Ma capacité à me concentrer était donc moyenne.
Ma bourgade était en train de sombrer dans la psychose grâce à un combiné de froid intense et de voies fermées sur un pont.
Chez les riches, on s'invente les catastrophes qu'on peut, pensa le Philippin.
Je me suis à avoir espoir en la radio commerciale.
J'avais devant moi une femme tout ce qu'il y a de plus 2013, surmaquillée et atrophiée de la potentielle chirurgie plastique (ses yeux! ses yeux étaient bridés, c'était de la chirurgie plastique j'en suis maintenant certain!) qui aurait pu me demander d'une seconde à l'autre qu'on se prenne en photo sur son Iphone. Elle parlait encore comme une ado. Genre, style, comme. Pendant un instant, quelques 4 minutes version radio, nous étions passé dans le vortex de 1985. Avec cette absence de crainte du monde de demain puisque nous étions invulnérables et que le monde nous appartenais.
C'est con, la chanson de Tears For Fears me donnait une légère envie de pleurer. Comme si je réalisais pleinement que je n'aurai plus jamais cet âge, que je ne revivrais plus jamais ce temps, peut-être que je n'aurai plus jamais cette assurance d'antan qu'il n'y avait rien au monde qui pouvait m'arrêter.

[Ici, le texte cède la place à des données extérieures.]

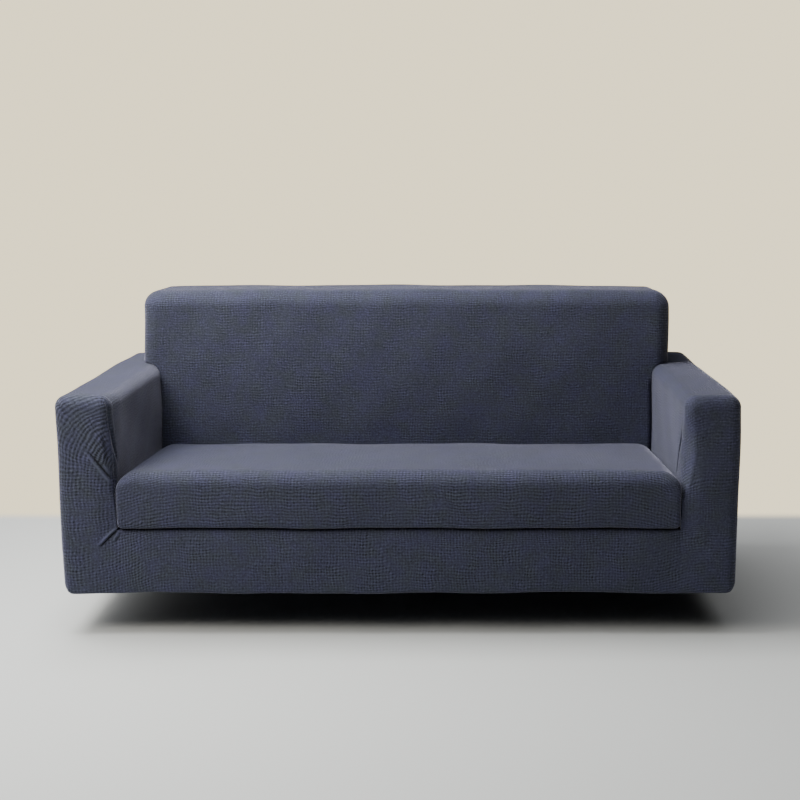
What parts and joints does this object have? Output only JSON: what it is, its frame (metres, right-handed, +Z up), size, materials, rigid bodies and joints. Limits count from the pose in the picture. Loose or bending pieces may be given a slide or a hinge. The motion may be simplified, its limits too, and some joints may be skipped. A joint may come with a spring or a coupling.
{
  "type": "sofa slipcover",
  "caption": "Fitted stretch-knit slipcover for a small sofa with box arms; hollow and open below, with a turned hem and a tucked seat cover.",
  "frame": {"origin": "middle of the top of the backrest, on the underside of the cloth, where the sofa's top carries it", "axes": "+X to the right of someone who faces the sofa, -Y to the front, +Z up"},
  "size_m": [1.8, 0.8832, 0.7574],
  "materials": {
    "knit": "matte stretch jacquard knit"
  },
  "bodies": {
    "root": {"front_panel": "knit", "seat_panel": "knit", "inside_back": "knit", "outside_back": "knit", "arm_left": "knit", "arm_right": "knit"}
  },
  "joints": []
}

Maintenant que je réalise que ce monde que nous tentions de mater à notre image nous échappe, je suis debout, zombie, et je n'écoute pas ce qu'Élodie me dit. Je ne crois pas rêvée, elle m'a parlé quelques secondes de la finale d'Occupation Double. Je crois que c'est là que les pavillons de mes oreilles se sont cloîtrés.
"...deux, trois n'est-ce pas?..." me dit-elle, interloquée.
"Hein? que...quoi?" ai-je demandé, atterrissant de la lune.
"Toi Hunter, t'as surement aussi deux ou trois cartes de crédit?"
"Non, j'en ai une seule, pourquoi?"
"Hein? ça ne se peut pas! de nos jours tu n'as qu'une seule carte de crédit?"
"Ben...oui...je...je m'excuse?"
"Je sais pas comment tu fais! tu dois pas dépenser beaucoup parce que moi je ne sais pas comment je ferais avec une seule carte"
Je n'ai pas compris son raisonnement et ma fatigue m'a empêché de chercher à savoir. Je me suis bien gardé de souligner que pour un gars qui ne dépenserais pas beaucoup j'avais en l'espace de quelques jours investi sur une voiture neuve, puis acheté avec le beau-frère et sa douce un condôtel* au coeur des Laurentides.
J'avais encore un peu envie de pleurer.
I hope they live to tell the tale
I hope they live to tell the tale...
*Il s'agit d'un condo qui nous appartient maintenant, autour d'un lac et dont la location est gérée par une gestion hôtelière qui se garde une pointe de tarte dans la location et nous envoie le reste de l'argent. Bien entendu ce condo est 100% à nous à une vingtaine de reprises sur 365 jours et quelques fois à 20$ la nuit pour parents, amis ou invités. Un bonheur à tous les niveaux.